Romanoff, who's eschewing political action committee money, is basing his campaign on building a bond with common folk, and that strategy was on display at the home of Jim and Mary Ciletti on North Union Boulevard today. Though he arrived later than expected, Romanoff received enthusiastic cheers and applause and immediately began working the crowd with his usual charisma.

In introductory remarks, Jim Ciletti, the newly minted Pikes Peak Poet Laureate, read a poem written for Romanoff in which he called the former legislator "a true politician" in that "his power is from us, the people."

Ciletti reads his poem to Romanoff.
  • Ciletti reads his poem to Romanoff.

"His name is not Andrew," Ciletti said. "His name is every man, every woman and every child."

Romanoff then stepped under the canopy of a big shade tree, surrounded by his admirers, most of them women, to deliver his standard message of retaking control of Congress from the clutches of corporate America.

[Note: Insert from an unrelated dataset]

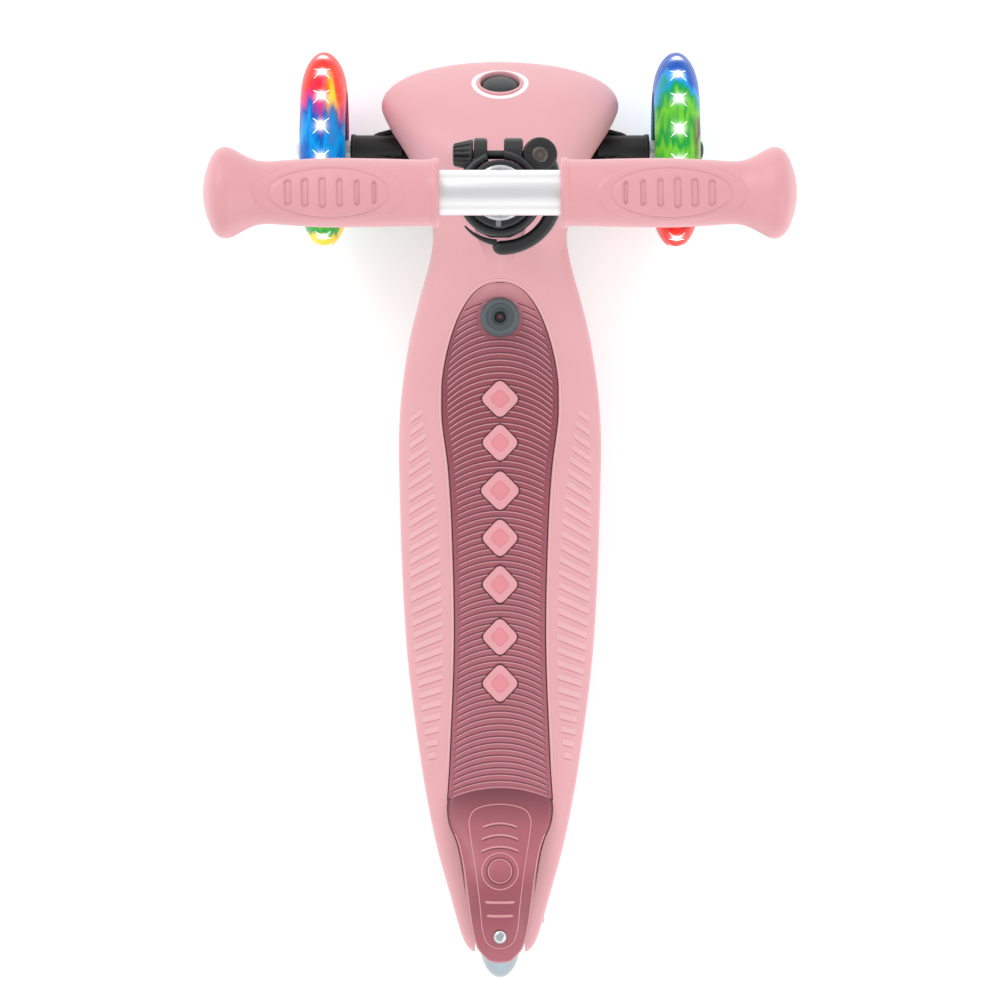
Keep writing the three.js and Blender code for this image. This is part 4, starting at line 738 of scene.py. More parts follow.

"Wall Street has been able to turn Congress into a wholly owned subsidiary. I don't think we should sell democracy to the highest bidder."

He noted that 94 percent of his donors are from Colorado — all people, not corporations or PACs — and joked that there should be a law mandating candidates wear signs of their sponsors, much like NASCAR race drivers. "You know, truth in advertising," he said.

After more mingling, Romanoff hopped into his van, labeled "A senator for the rest of us," and headed out to the next campaign stop.